CALIFORNIA — State officials announced Friday that it was time to reconsider discriminatory names of California State Park features and transportation systems. State agencies said they will also expand representation of marginalized communities and increase transparency surrounding changes made to the geographic names in California.
California Natural Resources Secretary Wade Crowfoot, State Parks Director Armando Quintero and Department of Transportation Director Toks Omishakin made the announcement Friday and will collaborate on the steps to redressing and renaming discriminatory placards around the state.
“It is past time to revisit historic names that stem from a dark legacy that includes discrimination, violence and inequity,” Crowfoot said in a statement.
The news follows a years long conversation about the names of national monuments, geographic markers and transportation names associated with the Civil War, the genocide of Native Americans and other leftover remnants of institutional racism.

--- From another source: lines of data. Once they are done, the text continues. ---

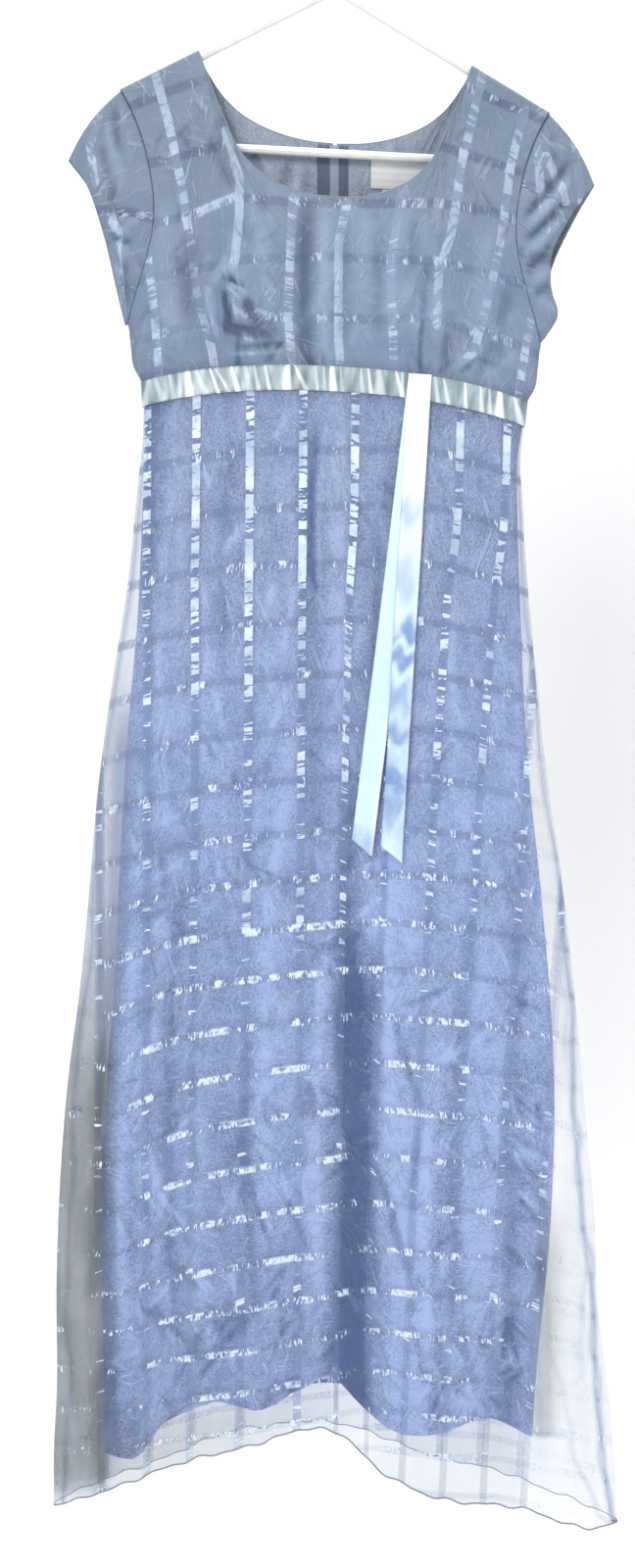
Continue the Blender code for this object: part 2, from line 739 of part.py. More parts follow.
def main():
    for leftover in list(bpy.data.objects):
        bpy.data.objects.remove(leftover)
    make_hanger()
    make_bodice()
    make_sleeves()
    make_skirt()
    make_ribbon()
    make_zip()
    make_slider()
    make_labels()


main()
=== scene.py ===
# %% [markdown]
# # A sheer maxi dress on its hanger
# The dress hangs from a white tubular hanger: a lined bodice with cap sleeves, a satin ribbon
# at the raised waist, and a sheer skirt over a narrower underskirt. This lesson puts thin,
# creased cloth on the fixed model's forms. Every length is in millimetres until a mesh is
# made: x to the right, y from front to back, and h down from the two neck points.

# %% Load the fixed model
import math

import bpy
import numpy as np
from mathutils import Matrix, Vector


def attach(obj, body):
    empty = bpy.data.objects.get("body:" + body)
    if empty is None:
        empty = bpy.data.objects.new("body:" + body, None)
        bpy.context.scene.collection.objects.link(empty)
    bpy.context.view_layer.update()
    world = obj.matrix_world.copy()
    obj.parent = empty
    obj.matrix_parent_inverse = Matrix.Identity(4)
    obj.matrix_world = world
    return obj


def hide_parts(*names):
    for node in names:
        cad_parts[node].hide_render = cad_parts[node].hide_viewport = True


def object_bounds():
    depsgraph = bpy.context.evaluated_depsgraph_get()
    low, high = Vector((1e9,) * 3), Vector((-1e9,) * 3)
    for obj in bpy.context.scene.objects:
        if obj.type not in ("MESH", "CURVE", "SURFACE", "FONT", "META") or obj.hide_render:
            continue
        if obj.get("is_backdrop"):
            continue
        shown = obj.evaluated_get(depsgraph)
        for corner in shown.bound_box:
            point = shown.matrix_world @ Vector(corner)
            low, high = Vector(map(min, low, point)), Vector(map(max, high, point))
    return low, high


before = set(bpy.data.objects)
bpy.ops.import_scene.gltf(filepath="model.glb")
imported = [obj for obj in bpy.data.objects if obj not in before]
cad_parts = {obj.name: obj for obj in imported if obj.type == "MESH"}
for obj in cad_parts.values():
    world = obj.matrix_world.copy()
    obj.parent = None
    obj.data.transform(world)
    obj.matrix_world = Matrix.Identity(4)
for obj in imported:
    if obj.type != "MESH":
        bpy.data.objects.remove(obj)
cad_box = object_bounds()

MM = 0.001
scene = bpy.context.scene
print("nodes:", len(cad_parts), "box:", [tuple(round(c, 3) for c in corner) for corner in cad_box])

# %% [markdown]
# ## Camera
# The dress was seen from chest height, a little over a metre away, with the camera tipped
# down. That nearness is what makes the hem look wide and the shoulders narrow, so the same
# place and lens are used here.

# %% Camera
camera = bpy.data.objects.new("camera", bpy.data.cameras.new("camera"))
camera.data.lens = 27.2
camera.data.sensor_width = 36.0
camera.location = (-0.016, -1.163, -0.5796)
camera.rotation_euler = (math.radians(90 - 10.995), 0, 0)
scene.collection.objects.link(camera)
scene.camera = camera
scene.view_settings.view_transform = "Standard"
print("camera at", tuple(round(c, 3) for c in camera.location))

# %% [markdown]
# ## Stage
# A pale floor that curves up into a wall leaves no horizon line behind the sheer cloth. One
# profile pushed sideways makes both. The paper is clear from behind, so that it never hides
# the dress from a camera there. Large area lights are soft, and one stronger light from the
# left gives the folds a light side and a dark side.

# %% Floor and wall in one sweep
def paint_stage():
    """Matt white paper that can be seen through from its back."""
    pale = bpy.data.materials.new("stage_paper")
    pale.use_nodes = True
    tree = pale.node_tree
    paper = tree.nodes["Principled BSDF"]
    paper.inputs["Base Color"].default_value = (0.97, 0.97, 0.97, 1)
    paper.inputs["Roughness"].default_value = 0.9
    facing = tree.nodes.new("ShaderNodeNewGeometry")
    clear = tree.nodes.new("ShaderNodeBsdfTransparent")
    choose = tree.nodes.new("ShaderNodeMixShader")
    tree.links.new(facing.outputs["Backfacing"], choose.inputs[0])
    tree.links.new(paper.outputs[0], choose.inputs[1])
    tree.links.new(clear.outputs[0], choose.inputs[2])
    tree.links.new(choose.outputs[0], tree.nodes["Material Output"].inputs["Surface"])
    return pale


def make_stage():
    floor_z, wall_y, bend = -1.72, 1.5, 0.6
    profile = [(-3.0, floor_z)]
    for step in range(13):
        angle = math.radians(step * 7.5)
        profile.append((wall_y - bend + bend * math.sin(angle), floor_z + bend - bend * math.cos(angle)))
    profile.append((wall_y, 2.0))
    places = [(x, y, z) for y, z in profile for x in (-4.0, 4.0)]
    faces = [(2 * i, 2 * i + 1, 2 * i + 3, 2 * i + 2) for i in range(len(profile) - 1)]
    mesh = bpy.data.meshes.new("stage")
    mesh.from_pydata(places, [], faces)
    mesh.shade_smooth()
    stage = bpy.data.objects.new("stage", mesh)
    mesh.materials.append(paint_stage())
    scene.collection.objects.link(stage)
    stage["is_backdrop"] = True
    return stage


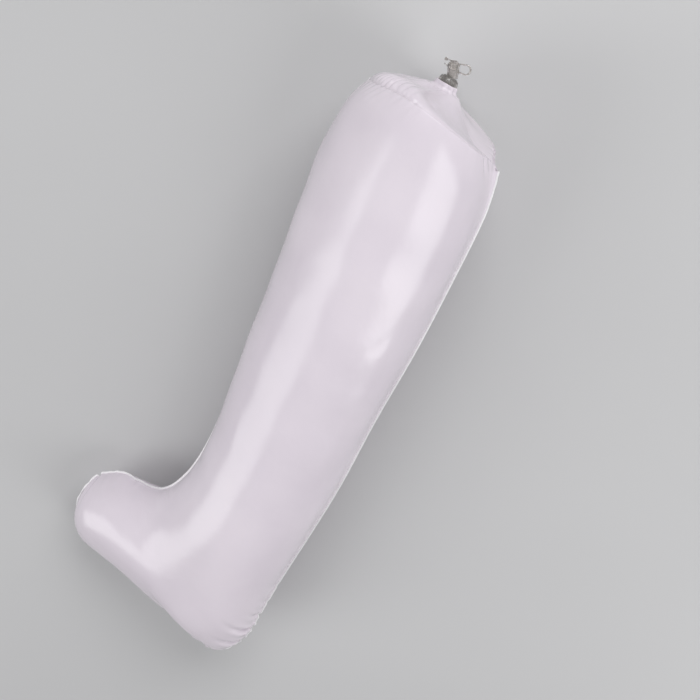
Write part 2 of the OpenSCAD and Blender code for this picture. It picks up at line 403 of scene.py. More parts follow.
def make_object(
    name: str, points: np.ndarray, faces: Faces, smooth: bool = True
) -> bpy.types.Object:
    """Adds a mesh object to the scene.

    Args:
        name: The object's name.
        points: Its vertices, one row each.
        faces: Its faces, as vertex numbers.
        smooth: Whether its faces are shaded smooth.

    Returns:
        The new object.
    """
    mesh = bpy.data.meshes.new(name)
    mesh.from_pydata([tuple(p) for p in points], [], faces)
    mesh.validate()
    mesh.shade_smooth() if smooth else mesh.shade_flat()
    obj = bpy.data.objects.new(name, mesh)
    bpy.context.scene.collection.objects.link(obj)
    return obj


def apply_modifiers(obj: bpy.types.Object) -> None:
    """Turns the object's modifiers into mesh.

    Args:
        obj: The object.
    """
    bpy.context.view_layer.update()
    evaluated = obj.evaluated_get(bpy.context.evaluated_depsgraph_get())
    mesh = bpy.data.meshes.new_from_object(evaluated)
    obj.modifiers.clear()
    obj.data = mesh


def grid_faces(rows: int, columns: int, wrap: bool = False, flip: bool = False) -> Faces:
    """Four-sided faces over a grid of vertices.

    Args:
        rows: How many rows of vertices.
        columns: How many vertices in each row.
        wrap: Whether each row is a closed loop.
        flip: Whether the faces look the other way.

    Returns:
        The faces.
    """
    faces = []
    for i in range(rows - 1):
        for j in range(columns if wrap else columns - 1):
            k = (j + 1) % columns
            quad = (i * columns + j, i * columns + k, (i + 1) * columns + k, (i + 1) * columns + j)
            faces.append(quad[::-1] if flip else quad)
    return faces


# The bladder


@dataclass(frozen=True)
class Station:
    """A line across the mid-plane, from the shin or instep to the back or sole.

    Attributes:
        front: Its shin end (x, y).
        rear: Its back end (x, y).
        half_depth: Half the bladder's thickness there.
    """

    front: tuple[float, float]
    rear: tuple[float, float]
    half_depth: float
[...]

As a first step in this process, Gov. Gavin Newsom moved to proclaim Sept. 25 as Native American Day.
The urgency to rid the state of such names increased following the massive wave of Black Lives Matter protests, which have kept protestors on the ground marching since George Floyd’s death at the knee of a police officer on May 25.
“Recent protests over racial inequality have spurred a national conversation about institutional and systemic racism in the United States. That conversation includes a new reckoning over monuments, symbols and names found in our public spaces,” Crowfoot said. “We are committed to continuing this dialogue in an open and transparent way.”
The state’s Parks and Recreation agency has started a list of racist markers and features around the state, according to the announcement, and will begin consulting California Native American tribes to update signage, exhibits and provide access to educational materials for student programs.
“This is a generational moment that calls for the California Department of Parks and Recreation to take stock of and critically examine our state’s historical legacy,” Quintero said. “We want every Californian, whether they are first generation or the 500th generation, to feel welcome in parks and see stories shared by all voices.”
Crowfoot said he plans to direct the state’s Natural Resources Agency to select more members from the following agencies: The Native American Heritage Commission, California State Library, California African American Museum and California Department of Transportation, as well as the legislative Selective Committee on Native American Affairs and Black, Latino and Asian Pacific Islander Legislative Caucuses.
Cal Trans also rolled out plans to review and redress locations within the state’s transportation system.
“Transportation is meant to bring people together, bridge divides, cross immovable boundaries and connect people from all walks of life,” Omishakin said in the statement.